The state-run RIA Novosti news agency published a video of a truck uprooting the monument in Mariupol. 

"We are not taking out a memorial, we are getting rid of a symbol of the political disinformation of the population, particularly of our youth," local youth organization spokeswoman Evgenya Krotova told RIA Novosti. 

Local university professor Olga Shmatshkova said it was best not to "remind people over and over about the scariest (times)."

"Let's make our motherland cleaner and more beautiful, we will still keep the memories of our problems in our souls," she told RIA Novosti. 

Pro-Russian separatist authorities in the Donetsk region said on Telegram that the structure had been removed. 

"The stone will be recycled into construction material," the administration said on Telegram. 

The monument was made out of two blocs of granite topped by stalks of wheat and barbed wire. 

It was dedicated to victims of Soviet-era political repression, executions and mass deportations that Moscow minimizes. 

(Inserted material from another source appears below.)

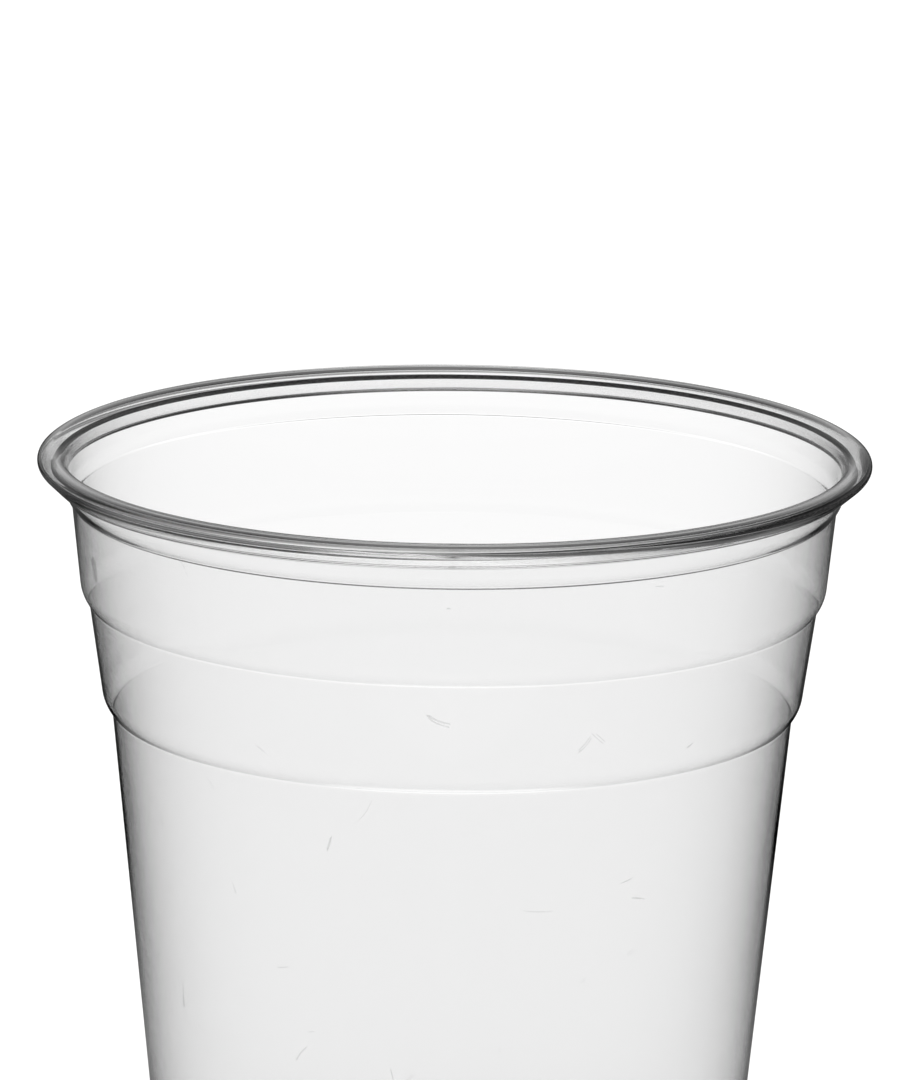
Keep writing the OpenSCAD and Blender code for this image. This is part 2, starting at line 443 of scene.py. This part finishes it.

"Holodomor" — Ukrainian for "death by starvation" — is the 1932-1933 famine regarded by Kyiv as a deliberate act of genocide by Stalin.

It left thousands dead, according to estimates of historians. 

Moscow rejects Kyiv's narrative, placing the events in the broader context of famines that devastated regions of Central Asia and Russia. 

The city of Mariupol was captured by Russian troops in May after several weeks of shelling that left thousands of dead and the city destroyed.